THE REQUEST >> Retype, exactly as written, every line from the one containing "The OpenSCAD and" down to the one containing "(WAIST_HOLE + 5, WAIST_Z", including both, and nothing else.

>> begin RECORD EXCERPTS

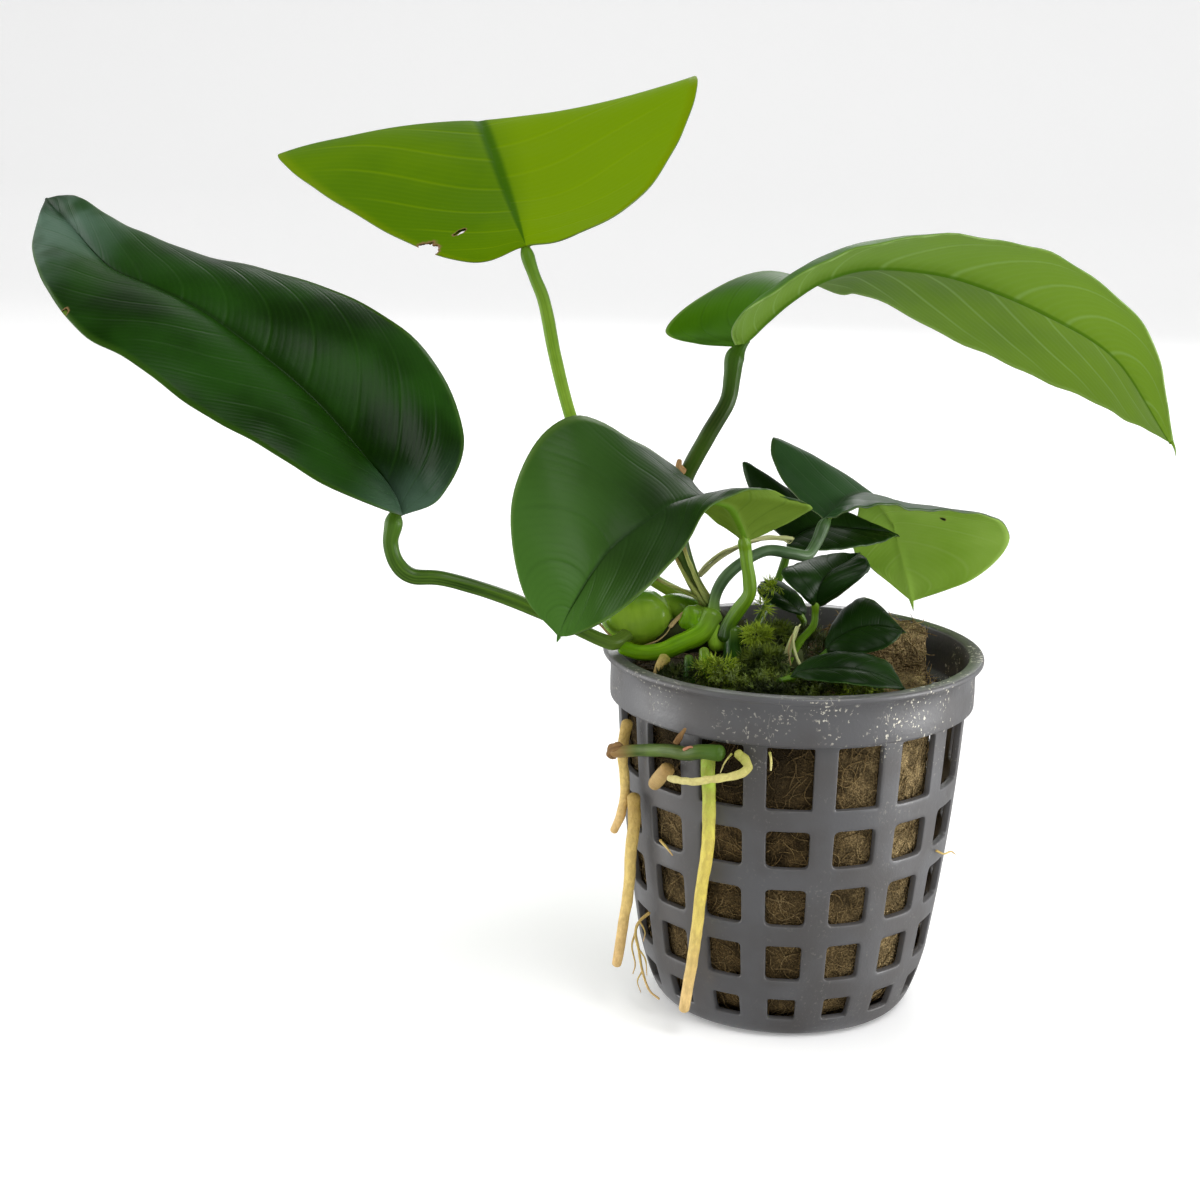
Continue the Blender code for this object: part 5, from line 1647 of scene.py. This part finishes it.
# Skins of the blades: deep, light, veins, margin, roughness, share of the vein colour, shine, the colours
# that the far half (across) and the tip (along) drift to, midrib. The half and tip colours are painted light:
# light falling on and shining through one half, and a painted sheen towards the tip.
BLADE_SKINS = {
    "top_glossy": (None, None, (0.02, 0.07, 0.006), (0.05, 0.12, 0.01), 0.32, 0.14, 0.07, None, None,
                   (0.006, 0.026, 0.001)),
    "top_deep": ((0.004, 0.015, 0.001), (0.01, 0.034, 0.003), (0.012, 0.045, 0.003), (0.1, 0.18, 0.03),
                 0.36, 0.12, 0.09, None, (0.06, 0.16, 0.02), (0.008, 0.03, 0.002)),
    "top_fresh": ((0.025, 0.09, 0), (0.045, 0.14, 0), (0.02, 0.07, 0), (0.22, 0.36, 0.06),
                  0.5, 0.25, 0.08, None, (0.12, 0.24, 0.008), (0.02, 0.07, 0)),
    "top_shade": ((0.022, 0.06, 0.018), (0.036, 0.088, 0.03), (0.06, 0.1, 0.05), (0.06, 0.12, 0.03),
                  0.42, 0.12, 0.06, None, None, (0.07, 0.11, 0.06)),
    "top_small": ((0.003, 0.012, 0.001), (0.008, 0.028, 0.003), (0.003, 0.012, 0.001), (0.02, 0.06, 0.01),
                  0.34, 0.2, 0.11, None, None, (0.002, 0.009, 0)),
    "under_dull": ((0.07, 0.125, 0.006), (0.1, 0.165, 0.014), (0.04, 0.09, 0.003), (0.2, 0.32, 0.05),
                   0.55, 0.25, 0.1, None, None, (0.07, 0.17, 0.004)),
    "yellow_green": (None, (0.085, 0.175, 0), (0.17, 0.28, 0), (0.16, 0.23, 0), 0.6, 0.3, 0.02,
                     None, None, (0.018, 0.08, 0)),
    "under_fresh": ((0.07, 0.155, 0.004), (0.118, 0.225, 0.014), (0.24, 0.38, 0.1), (0.24, 0.38, 0.06),
                    0.55, 0.42, 0.06, (0.17, 0.3, 0.04), (0.17, 0.3, 0.016), (0.05, 0.14, 0)),
    "under_pale": ((0.2, 0.36, 0.03), (0.26, 0.43, 0.06), (0.3, 0.46, 0.1), (0.34, 0.5, 0.12),
                   0.55, 0.25, 0.08, None, None, (0.24, 0.4, 0.05)),
}
# Colours of the thin rims between the faces, by the skin above them.
RIMS = {
    "plain": ((0.03, 0.08, 0.01), (0.08, 0.16, 0.03)),
    "yellow_green": ((0.06, 0.13, 0), (0.1, 0.18, 0)),
    "top_fresh": ((0.14, 0.26, 0.03), (0.26, 0.4, 0.1)),
    "top_shade": ((0.04, 0.08, 0.02), (0.1, 0.16, 0.05)),
}
# Skins of the stalks: deep, light, streaks, roughness, colours of the foot and the top.
STALK_SKINS = {
    "petiole_deep": ((0.014, 0.045, 0.001), (0.04, 0.1, 0.004), (0.11, 0.21, 0.018), 0.36,
                     ((0.1, 0.16, 0.02), (0.06, 0.14, 0.01))),
    "petiole_fresh": ((0.13, 0.26, 0.008), (0.22, 0.36, 0.03), (0.06, 0.14, 0.003), 0.38,
                      ((0.13, 0.18, 0.012), (0.06, 0.15, 0.002))),
    "petiole_right": ((0.012, 0.035, 0.001), (0.03, 0.075, 0.004), (0.05, 0.07, 0.01), 0.36,
                      ((0.34, 0.36, 0.08), (0.05, 0.13, 0.006))),
    "petiole_middle": ((0.06, 0.15, 0.002), (0.13, 0.25, 0.008), (0.03, 0.08, 0.002), 0.36,
                       ((0.012, 0.04, 0.002), (0.12, 0.22, 0.01))),
    "petiole_young": ((0.03, 0.085, 0.004), (0.07, 0.15, 0.012), (0.02, 0.06, 0.002), 0.36,
                      ((0.26, 0.42, 0.08), (0.02, 0.06, 0.01))),
    # Painted sheen: this stalk's pale bluish grey stands for the highlights along it.
    "petiole_frosted": ((0.04, 0.085, 0.03), (0.1, 0.17, 0.075), (0.02, 0.05, 0.012), 0.34,
                        ((0.26, 0.48, 0.02), (0.05, 0.1, 0.03))),
    "olive": ((0.26, 0.3, 0.05), (0.42, 0.46, 0.14), (0.04, 0.05, 0.008), 0.6,
              ((0.14, 0.1, 0.02), (0.1, 0.14, 0.02))),
    "sheath": ((0.4, 0.46, 0.18), (0.62, 0.62, 0.36), (0.25, 0.2, 0.08), 0.7, None),
    # Painted shade: the near-black lumps under the crown, between the stalks.
    "core": ((0.006, 0.012, 0.002), (0.03, 0.05, 0.006), (0.05, 0.04, 0.015), 0.8, None),
    "membrane": ((0.34, 0.24, 0.09), (0.55, 0.42, 0.2), (0.14, 0.08, 0.03), 0.7, None),
    "scar": ((0.2, 0.11, 0.04), (0.4, 0.24, 0.1), (0.08, 0.04, 0.015), 0.8, None),
    "stem": ((0.03, 0.06, 0.01), (0.08, 0.15, 0.02), (0.12, 0.16, 0.03), 0.4,
             ((0.3, 0.17, 0.06), (0.05, 0.11, 0.01))),
    "base_bright": ((0.1, 0.24, 0.004), (0.19, 0.36, 0.012), (0.03, 0.09, 0.002), 0.3,
                    ((0.03, 0.09, 0.002), (0.1, 0.17, 0.01))),
    "base_dark": ((0.01, 0.045, 0.001), (0.035, 0.11, 0.004), (0.006, 0.02, 0.001), 0.3,
                  ((0.006, 0.02, 0.001), (0.06, 0.12, 0.01))),
    "pink": ((0.5, 0.22, 0.13), (0.66, 0.36, 0.22), (0.3, 0.12, 0.06), 0.6, None),
}
# Skins of the roots: start, middle, end, marks, with None for a colour from the settings.
ROOT_SKINS = {
    "root_tan": ((0.5, 0.34, 0.08), None, (0.8, 0.54, 0.22), None),
    "root_green_to_tan": ((0.26, 0.42, 0.02), (0.76, 0.64, 0.11), (0.86, 0.6, 0.24), None),
    "root_pale": ((0.34, 0.36, 0.05), (0.68, 0.62, 0.2), (0.75, 0.68, 0.28), (0.4, 0.3, 0.1)),
    "root_cut": ((0.42, 0.26, 0.08), (0.56, 0.38, 0.14), (0.5, 0.33, 0.12), None),
    "root_bud": ((0.3, 0.3, 0.04), (0.55, 0.42, 0.12), (0.62, 0.42, 0.16), None),
}


def blade_skins(settings):
    """The skins of all blades and their margins, by name."""
    skins = {name: list(values) for name, values in BLADE_SKINS.items()}
    skins["top_glossy"][:2] = settings.dark_green, settings.middle_green
    skins["yellow_green"][0], skins["yellow_green"][7] = settings.fresh_green, settings.yellow_green
    return {name: (blade_material(name, *values), margin_material(name)) for name, values in skins.items()}


def stalk_skins(*names):
    """The named skins of stalks and scraps."""
    return {name: stalk_material(f"{name}_skin", *STALK_SKINS[name]) for name in names}


def crown_skins(settings):
    """The skins of the crown, by name."""
    skins = stalk_skins("core", "membrane", "scar", "olive", "sheath", "stem", "base_bright", "base_dark")
    skins["bulb"] = stalk_material("bulb_green", settings.bulb_green, settings.bulb_light, (0.05, 0.15, 0.0),
                                   0.24, ((0.34, 0.48, 0.01), (0.05, 0.15, 0.0)), 0.22)
    skins["neck"] = stalk_material("neck_green", (0.1, 0.26, 0.0), (0.22, 0.42, 0.01), (0.04, 0.12, 0.0),
                                   0.28, ((0.1, 0.24, 0.0), (0.12, 0.22, 0.02)))
    return skins


def root_skins(settings):
    """The skins of the roots, by name."""
    skins = stalk_skins("scar", "pink")
    for name, (start, middle, end, marks) in ROOT_SKINS.items():
        skins[name] = root_material(name, start, middle or settings.root_tan, end,
                                    marks or settings.root_dark)
    return skins


# --- Operators ---


class ANUBIAS_OT_studio(bpy.types.Operator):
    """Set up the pale floor, the backdrop, the soft lights and the camera"""
    bl_idname = "anubias.studio"
    bl_label = "Studio"

    def execute(self, context):
        settings = context.scene.anubias_studio
        add_floor(floor_material(settings.floor_colour))
        add_sky(settings)
        for name, (place, size, share) in LIGHTS.items():
            add_light(name, place, size, settings.key_power * share)
        lens = bpy.data.cameras.new("studio_camera")
        lens.lens = settings.lens
        lens.sensor_width = 36.0
        lens.clip_start = 0.01
        camera = linked("studio_camera", lens)
        camera.matrix_world = camera_matrix()
        context.scene.camera = camera
        context.scene.view_settings.view_transform = "Standard"
        return {"FINISHED"}


class ANUBIAS_OT_net_pot(bpy.types.Operator):
    """Build the net pot with its windows, collar, lip and slotted foot"""
    bl_idname = "anubias.net_pot"
    bl_label = "Net pot"

    def execute(self, context):
        settings = context.scene.anubias_pot
        material = plastic_material("pot_plastic_grey", settings.plastic, settings.plastic_shade,
                                    settings.lime)
        pot = geometry_result(pot_sector(), "repeat_around", "net_pot_wall", count=settings.sectors,
                              weld_distance=0.00003, material=material)
        finished = bmesh.new()
        finished.from_mesh(pot.data)
        bmesh.ops.recalc_face_normals(finished, faces=finished.faces)
        finished.to_mesh(pot.data)
        finished.free()
        pot.data.shade_smooth()
        finish_piece(pot, "pot_plastic", "net_pot")
        return {"FINISHED"}


class ANUBIAS_OT_rockwool(bpy.types.Operator):
    """Build the rockwool plug with its wrap and its loose fibres"""
    bl_idname = "anubias.rockwool"
    bl_label = "Rockwool"

    def execute(self, context):
        settings = context.scene.anubias_pot
        wool = (settings.wool_dark, settings.wool_middle, settings.wool_light)
        lump = plug_mesh()
        add_wrap(lump)
        bmesh.ops.recalc_face_normals(lump, faces=lump.faces)
        body = made_item("rockwool_body", lump,
                         [rockwool_material("rockwool_matted", *wool, settings.wool_dried)])
        skin = rockwool_material("rockwool_fibre", *wool[1:], FIBRE_TAN, settings.wool_dried)
        surface = linked("rockwool_surface", body.data.copy())
        fibres = scattered(surface, "rockwool_fibres", fibre_shapes(skin), skin, lift=0.00003, seed=5,
                           density=settings.fibre_density, smallest=0.5, largest=1.1, lean=0.22)
        finish_piece(body, "rockwool", "rockwool_plug")
        finish_piece(fibres, "rockwool")
        return {"FINISHED"}


class ANUBIAS_OT_leaves(bpy.types.Operator):
    """Build the leaf blades"""
    bl_idname = "anubias.leaves"
    bl_label = "Leaf blades"

    def execute(self, context):
        settings = context.scene.anubias_leaves
        skins = blade_skins(settings)
        for index, name in enumerate(BLADES):
            above, beneath = BLADE_MAKES[name][-2:]
            item = blade_mesh(name, [skins[above][0], skins[beneath][0], skins[above][1]],
                              settings.seed + 1.7 * index)
            item.name = name + "_blade"
            finish_piece(item, "leaf_fresh" if name in FRESH_BLADES else "leaf_dark", name)
        return {"FINISHED"}


class ANUBIAS_OT_petioles(bpy.types.Operator):
    """Build the leaf stalks and the dry sheaths"""
    bl_idname = "anubias.petioles"
    bl_label = "Leaf stalks"

    def execute(self, context):
        skins = stalk_skins(*(name for name in STALK_SKINS if name.startswith("petiole")), "sheath")
        for name, (skin, *_) in PETIOLES.items():
            finish_piece(petiole_piece(name, skins[skin]), "petiole", name)
        for name in SHEATHS:
            finish_piece(stalk_piece(name, skins["sheath"], 0.3, 1.0), "dry_sheath", name)
        return {"FINISHED"}


class ANUBIAS_OT_crown(bpy.types.Operator):
    """Build the rhizome, the growing tip, the bases of old leaves and the scraps that cling to them"""
    bl_idname = "anubias.crown"
    bl_label = "Crown"

    def execute(self, context):
        skins = crown_skins(context.scene.anubias_crown)
        for name, shape in SWELLINGS.items():
            finish_piece(swelling_piece(name + "_skin", *shape, skins["bulb"]), "rhizome", name)
        for name, (skin, near, far) in CROWN_PIECES.items():
            item = stalk_piece(name, skins[skin], 0.10, 0.5, far, near, 32)
            if name == "rhizome":
                necks = [swelling_piece(f"neck_{index}", centre, halves, turn, skins[skin], 4, 0.3)
                         for index, (centre, halves, turn, skin) in enumerate(NECKS)]
                item = merge_items("rhizome_skin", [item, *necks])
            finish_piece(item, "rhizome", name)
        finish_piece(scrap_pieces(CROWN_SCRAPS, skins, "membrane_and_scales"), "dry_sheath")
        return {"FINISHED"}


class ANUBIAS_OT_roots(bpy.types.Operator):
    """Build the roots"""
    bl_idname = "anubias.roots"
    bl_label = "Roots"

    def execute(self, context):
        skins = root_skins(context.scene.anubias_crown)
        for name, (skin, lumps, scale, far) in ROOTS.items():
            finish_piece(stalk_piece(name, skins[skin], lumps, scale, far), "root", name)
        finish_piece(scrap_pieces(FINE_ROOTS, skins, "fine_roots"), "root")
        return {"FINISHED"}


class ANUBIAS_OT_moss(bpy.types.Operator):
    """Grow the moss on the crown"""
    bl_idname = "anubias.moss"
    bl_label = "Moss"

    def execute(self, context):
        settings = context.scene.anubias_moss
        deep, bright = np.array(settings.deep), np.array(settings.bright)
        # The dark tone, old moss at half its brightness, is painted shade.
        tones = {"bright": (bright * 0.5, bright), "deep": (deep, bright * 0.45),
                 "dark": (deep * 0.5, bright * 0.2)}
        skins = {tone: moss_material(f"moss_{tone}", *pair) for tone, pair in tones.items()}
        parts = []
        for index, (centre, halves, density, skin, kind) in enumerate(MOSS_BEDS):
            parts.append(scattered(
                moss_bed(centre, halves), f"moss_{index}", moss_shapes(kind, skins[skin]), skins[skin],
                density=density * 1e6 * settings.density, smallest=0.7, largest=1.3, lean=0.8, lift=-0.0003,
                seed=settings.seed + index))
        finish_piece(merge_items("moss_cushions", parts), "rhizome")
        return {"FINISHED"}


# --- Panel and registration ---

OPERATORS = (
    ANUBIAS_OT_studio, ANUBIAS_OT_net_pot, ANUBIAS_OT_rockwool, ANUBIAS_OT_leaves, ANUBIAS_OT_petioles,
    ANUBIAS_OT_crown, ANUBIAS_OT_roots, ANUBIAS_OT_moss,
)


class ANUBIAS_PT_builder(bpy.types.Panel):
    """Lists the builders of the potted anubias and their settings"""
    bl_idname = "ANUBIAS_PT_builder"
    bl_label = "Potted anubias"
    bl_space_type = "VIEW_3D"
    bl_region_type = "UI"
    bl_category = "Anubias"

    def draw(self, context):
        layout = self.layout
        for operator in OPERATORS:
            layout.operator(operator.bl_idname)
        for key, group in SETTINGS.items():
            box = layout.box()
            for setting in group.__annotations__:
                box.prop(getattr(context.scene, key), setting)


CLASSES = (*SETTINGS.values(), *OPERATORS, ANUBIAS_PT_builder)


def register():
    for made in CLASSES:
        bpy.utils.register_class(made)
    for key, group in SETTINGS.items():
        setattr(bpy.types.Scene, key, bpy.props.PointerProperty(type=group))


def unregister():
    for key in SETTINGS:
        delattr(bpy.types.Scene, key)
    for made in reversed(CLASSES):
        bpy.utils.unregister_class(made)


def main():
    register()
    bpy.ops.anubias.studio()
    bpy.ops.anubias.net_pot()
    bpy.ops.anubias.rockwool()
    bpy.ops.anubias.leaves()
    bpy.ops.anubias.petioles()
    bpy.ops.anubias.crown()
    bpy.ops.anubias.roots()
    bpy.ops.anubias.moss()


if __name__ == "__main__":
    main()
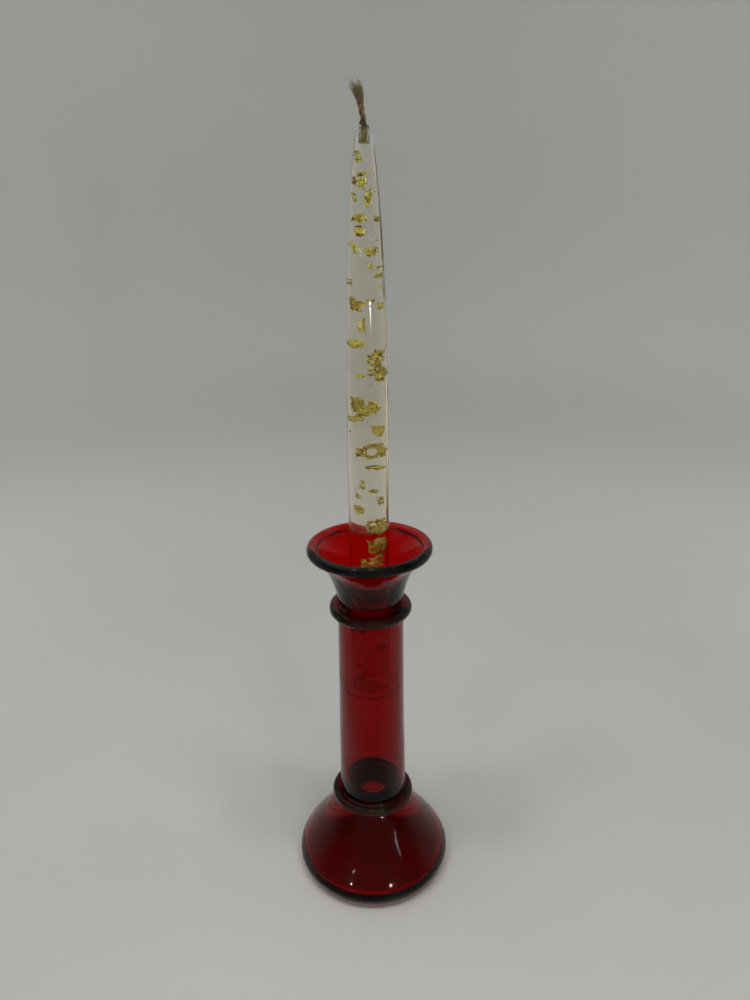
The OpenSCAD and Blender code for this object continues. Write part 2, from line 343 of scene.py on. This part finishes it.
FOOT_OUT = np.vstack([
    curve((STEM_LOW_R, WAIST_Z), (STEM_LOW_R + 3.2, WAIST_Z - 10.5),
          (FOOT_R, BELLY_Z + 7.2), (FOOT_R, BELLY_Z), 48),
    curve((FOOT_R, BELLY_Z), (FOOT_R, BELLY_Z - 5), (REST_R + 5.5, 0), (REST_R, 0), 20)])
FOOT_KICK = curve((REST_INNER, 0), (REST_INNER - 8, 0.2), (12, KICK), (0, KICK), 24)
FOOT_IN = np.vstack([
    curve((0, KICK + FLOOR_T), (14, KICK + FLOOR_T), (24, 5), (FOOT_R - 12, 4.6), 32),
    curve((FOOT_R - 12, 4.6), (FOOT_R - 7, 4.3), (FOOT_R - BELLY_WALL, 7), (FOOT_R - BELLY_WALL, 11), 24),
    curve((FOOT_R - BELLY_WALL, 11), (FOOT_R - BELLY_WALL, 17.5),
          (WAIST_HOLE + 5, WAIST_Z - 13), (WAIST_HOLE, WAIST_Z), 48)])


def stem_in(z):
    return STEM_LOW_R - WALL + (STEM_TOP_R - STEM_LOW_R) * (z - WAIST_Z) / (NECK_Z - 4 - WAIST_Z)


STEM_OUT = np.vstack([
    curve((STEM_LOW_R, WAIST_Z), (STEM_LOW_R, WAIST_Z + 30),
          (STEM_TOP_R + 0.3, NECK_Z - 40), (STEM_TOP_R, NECK_Z - 4), 40),
    curve((STEM_TOP_R, NECK_Z - 4), (STEM_TOP_R - 0.1, NECK_Z - 2),
          (PINCH_R, NECK_Z - 1.5), (PINCH_R, NECK_Z), 12)])
STEM_IN = np.vstack([
    curve((THROAT_R, NECK_Z), (THROAT_R, NECK_Z - 4), (stem_in(NECK_Z - 9), NECK_Z - 5),
          (stem_in(NECK_Z - 10), NECK_Z - 10), 16),
    [(stem_in(z), z) for z in np.linspace(NECK_Z - 10, WAIST_Z + 11, 30)],
    curve((stem_in(WAIST_Z + 11), WAIST_Z + 11), (stem_in(WAIST_Z + 6), WAIST_Z + 6),
          (WAIST_HOLE, WAIST_Z + 8), (WAIST_HOLE, WAIST_Z), 24)])
CUP_OUT = np.vstack([
    curve((PINCH_R, NECK_Z), (PINCH_R, NECK_Z + 1), (STEM_TOP_R - 0.7, NECK_Z + 0.8),
          (STEM_TOP_R - 0.6, NECK_Z + 3), 10),
    curve((STEM_TOP_R - 0.6, NECK_Z + 3), (STEM_TOP_R + 0.4, NECK_Z + 12.5), (LIP_R - 8.7, LIP_Z - 8.7),
          (LIP_R, LIP_Z - BEAD_R * 0.9), 48)])
CUP_IN = np.vstack([
    curve((LIP_R - 0.2, LIP_Z + 2.4), (LIP_R - 8.5, LIP_Z - 2), (THROAT_R + 3, NECK_Z + 15.5),
          (THROAT_R, NECK_Z + 6), 48),
    [(THROAT_R, NECK_Z)]])


def outside_circle(points, centre, radius):
    return [p for p in points if math.hypot(p[0] - centre[0], p[1] - centre[1]) > radius]


def arc_between(a, b, centre, radius, n):
    """The arc about centre from the direction of a to the direction of b, the short way round."""
    a0 = math.atan2(a[1] - centre[1], a[0] - centre[0])
    a1 = math.atan2(b[1] - centre[1], b[0] - centre[0])
    turn = (a1 - a0 + math.pi) % (2 * math.pi) - math.pi
    return [(centre[0] + radius * math.cos(a0 + turn * t), centre[1] + radius * math.sin(a0 + turn * t))
            for t in np.linspace(0, 1, n)]


def hollow_foot(name):
    """The foot's inner and outer walls both meet the axis, so its skins are two lathes joined at the top."""
    outer = np.vstack([FOOT_KICK[::-1], FOOT_OUT[::-1], [(STEM_LOW_R, WAIST_Z + FUSE)]])
    inner = np.vstack([FOOT_IN, [(WAIST_HOLE, WAIST_Z + FUSE)]])
    sides = 160
    ang = np.linspace(0, 2 * math.pi, sides, endpoint=False)
    points, faces = [], []

    def skin(line):
        start = len(points)
        points.append((0, 0, line[0][1]))
        previous = None
        for r, z in line[1:]:
            rr, zz = blown(np.full(sides, r), np.full(sides, z), ang)
            row = len(points)
            points.extend(zip(rr * np.cos(ang), rr * np.sin(ang), zz))
            for k in range(sides):
                m = (k + 1) % sides
                if previous is None:
                    faces.append((start, row + k, row + m))
                else:
                    faces.append((previous + k, row + k, row + m, previous + m))
            previous = row
        return previous

    a = skin(outer)
    outer_faces = len(faces)
    b = skin(inner)
    for i in range(outer_faces, len(faces)):
        faces[i] = tuple(reversed(faces[i]))
    for k in range(sides):
        m = (k + 1) % sides
        faces.append((a + k, b + k, b + m, a + m))
    points = np.array(points)
    return make_object(name, points, outward(points, faces), foot_ruby)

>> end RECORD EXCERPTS

CORRECT RESULT >>
The OpenSCAD and Blender code for this object continues. Write part 2, from line 343 of scene.py on. This part finishes it.
FOOT_OUT = np.vstack([
    curve((STEM_LOW_R, WAIST_Z), (STEM_LOW_R + 3.2, WAIST_Z - 10.5),
          (FOOT_R, BELLY_Z + 7.2), (FOOT_R, BELLY_Z), 48),
    curve((FOOT_R, BELLY_Z), (FOOT_R, BELLY_Z - 5), (REST_R + 5.5, 0), (REST_R, 0), 20)])
FOOT_KICK = curve((REST_INNER, 0), (REST_INNER - 8, 0.2), (12, KICK), (0, KICK), 24)
FOOT_IN = np.vstack([
    curve((0, KICK + FLOOR_T), (14, KICK + FLOOR_T), (24, 5), (FOOT_R - 12, 4.6), 32),
    curve((FOOT_R - 12, 4.6), (FOOT_R - 7, 4.3), (FOOT_R - BELLY_WALL, 7), (FOOT_R - BELLY_WALL, 11), 24),
    curve((FOOT_R - BELLY_WALL, 11), (FOOT_R - BELLY_WALL, 17.5),
          (WAIST_HOLE + 5, WAIST_Z - 13), (WAIST_HOLE, WAIST_Z), 48)])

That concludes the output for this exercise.